| Data extract |
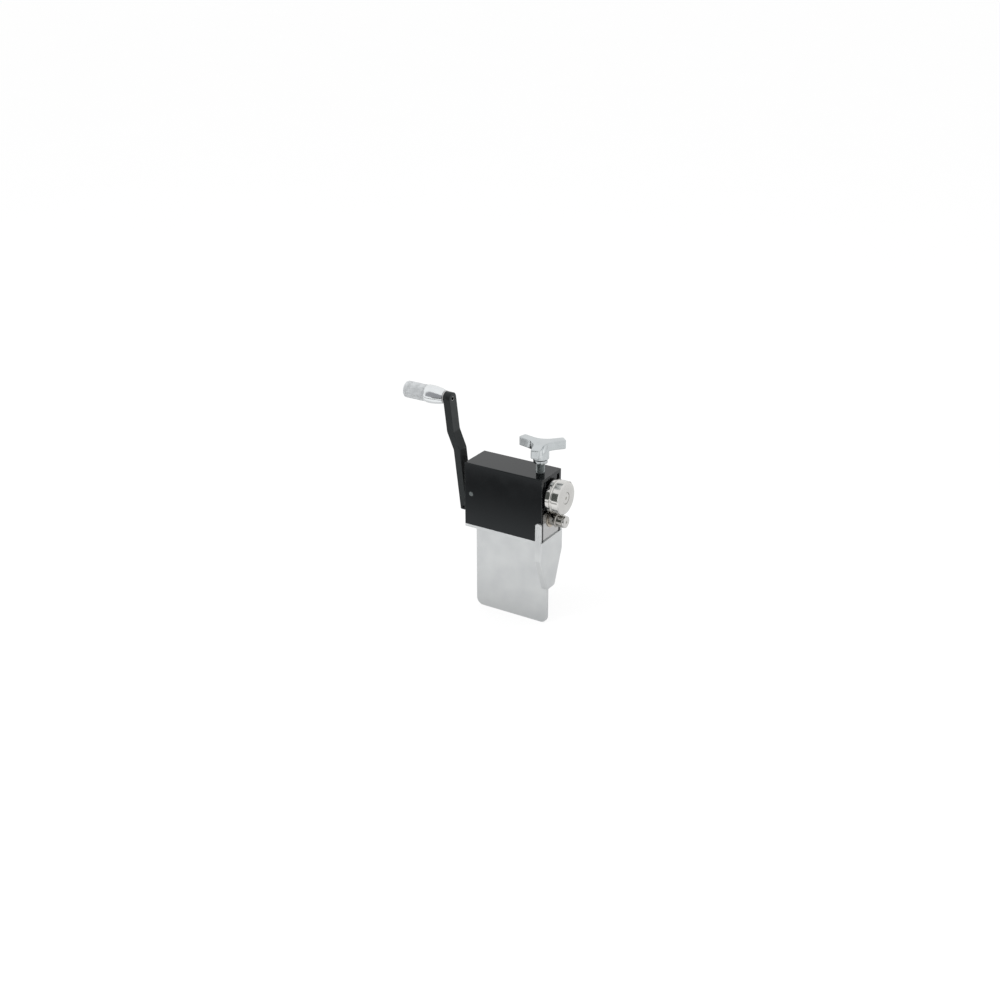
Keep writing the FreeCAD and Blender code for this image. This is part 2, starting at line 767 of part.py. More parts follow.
def make_return_springs():
    gap = spring_close_pitch - 2 * wire_radius
    print("least gap between a return spring's turns: %.2f mm" % gap)
    return Part.makeCompound([make_return_spring(y) for y in (-spring_y, spring_y)])


# Screw groups

def make_base_screws():
    screws = []
    bottom = tongue_height - base_head
    for x, y in base_screw_places():
        head = rod_z(base_head_radius, bottom, tongue_height, x, y)
        shank = rod_z(base_screw_radius, tongue_height, tongue_height + base_screw_length, x, y)
        screw = head.fuse(shank).removeSplitter()
        screws.append(screw.cut(hexagon(socket_flats, socket_depth, V(x, y, bottom), V(0, 0, 1))))
    return Part.makeCompound(screws)


def make_block_screws():
    """Button heads on the rear wall, domed by a sphere."""
    screws = []
    top = half_width + side_head
    dome_radius = (side_head_radius ** 2 + side_head ** 2) / (2 * side_head)
    for x, z in side_screw_places():
        head = rod_y(side_head_radius, half_width, top, x, z)
        head = head.common(Part.makeSphere(dome_radius, V(x, top - dome_radius, z)))
        shank = rod_y(side_screw_radius, half_width - side_screw_length, half_width, x, z)
        screw = head.fuse(shank)
        socket = hexagon(small_socket_flats, socket_depth, V(x, top, z), V(0, -1, 0))
        screws.append(screw.cut(socket))
    return Part.makeCompound(screws)


def all_pieces():
    return {
        "vise_tongue": make_vise_tongue(),
        "base_plate": make_base_plate(),
        "end_gusset": make_end_gusset(),
        "housing": make_housing(),
        "die_end_block": make_die_end_block(),
        "crank_end_block": make_crank_end_block(),
        "die_end_bushing": flanged_bushing(1),
        "crank_end_bushing": flanged_bushing(-1),
        "base_screws": make_base_screws(),
        "block_screws": make_block_screws(),
        "pivot_pin": make_pivot_pin(),
        "screw_nut": make_screw_nut(),
        "return_springs": make_return_springs(),
        "drive_shaft": make_drive_shaft(),
        "lower_die": make_lower_die(),
        "lower_die_screw": make_lower_die_screw(),
        "thrust_washer": make_thrust_washer(),
        "shaft_collar": make_shaft_collar(),
        "collar_screw": make_collar_screw(),
        "crank_arm": make_crank_arm(),
        "crank_clamp_screw": make_crank_clamp_screw(),
        "grip_spindle": make_grip_spindle(),
        "grip_washer": make_grip_washer(),
        "grip_sleeve": make_grip_sleeve(),
        "swing_arm": make_swing_arm(),
        "upper_axle": make_upper_axle(),
        "upper_die_bushing": make_upper_die_bushing(),
        "upper_die": make_upper_die(),
        "upper_die_screw": make_upper_die_screw(),
        "thrust_pad": make_thrust_pad(),
        "adjusting_screw": make_adjusting_screw(),
        "knob": make_knob(),
    }


def main():
    os.makedirs("parts", exist_ok=True)
    for node, shape in all_pieces().items():
        shape.exportStep("parts/" + node + ".step")


main()
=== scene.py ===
"""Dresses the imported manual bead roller: its finishes, its fine shapes, the stage and the camera.

Every length is in metres and lies in the part's own frame: X along the die axes towards the dies,
Y towards the back, Z up, with the origin at the middle of the tongue's bottom edge.
"""
import json
import math
from functools import cache

import bmesh
import bpy
from bpy.props import FloatProperty, FloatVectorProperty, IntProperty, PointerProperty
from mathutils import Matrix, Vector


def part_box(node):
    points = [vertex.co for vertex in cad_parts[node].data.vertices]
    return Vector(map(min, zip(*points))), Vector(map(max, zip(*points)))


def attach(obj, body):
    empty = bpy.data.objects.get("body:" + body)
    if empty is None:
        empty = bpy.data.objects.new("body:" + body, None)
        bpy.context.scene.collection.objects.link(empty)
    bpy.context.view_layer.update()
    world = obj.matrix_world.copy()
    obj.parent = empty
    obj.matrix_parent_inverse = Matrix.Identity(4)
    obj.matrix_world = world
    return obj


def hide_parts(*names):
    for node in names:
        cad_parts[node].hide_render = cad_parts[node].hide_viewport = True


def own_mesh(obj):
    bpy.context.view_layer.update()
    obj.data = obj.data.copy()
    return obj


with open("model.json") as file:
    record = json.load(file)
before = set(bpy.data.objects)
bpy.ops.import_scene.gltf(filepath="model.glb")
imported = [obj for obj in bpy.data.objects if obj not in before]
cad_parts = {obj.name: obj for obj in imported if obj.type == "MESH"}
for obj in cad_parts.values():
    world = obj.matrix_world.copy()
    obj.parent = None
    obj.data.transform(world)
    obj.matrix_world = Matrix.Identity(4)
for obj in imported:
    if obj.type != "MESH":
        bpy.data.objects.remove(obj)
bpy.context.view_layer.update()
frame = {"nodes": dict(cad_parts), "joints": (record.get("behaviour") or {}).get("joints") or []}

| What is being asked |
Only the lines from the one holding "if empty is" through the end of the listing should be given again, exactly and with both ends included.

| Output for this task |
    if empty is None:
        empty = bpy.data.objects.new("body:" + body, None)
        bpy.context.scene.collection.objects.link(empty)
    bpy.context.view_layer.update()
    world = obj.matrix_world.copy()
    obj.parent = empty
    obj.matrix_parent_inverse = Matrix.Identity(4)
    obj.matrix_world = world
    return obj


def hide_parts(*names):
    for node in names:
        cad_parts[node].hide_render = cad_parts[node].hide_viewport = True


def own_mesh(obj):
    bpy.context.view_layer.update()
    obj.data = obj.data.copy()
    return obj


with open("model.json") as file:
    record = json.load(file)
before = set(bpy.data.objects)
bpy.ops.import_scene.gltf(filepath="model.glb")
imported = [obj for obj in bpy.data.objects if obj not in before]
cad_parts = {obj.name: obj for obj in imported if obj.type == "MESH"}
for obj in cad_parts.values():
    world = obj.matrix_world.copy()
    obj.parent = None
    obj.data.transform(world)
    obj.matrix_world = Matrix.Identity(4)
for obj in imported:
    if obj.type != "MESH":
        bpy.data.objects.remove(obj)
bpy.context.view_layer.update()
frame = {"nodes": dict(cad_parts), "joints": (record.get("behaviour") or {}).get("joints") or []}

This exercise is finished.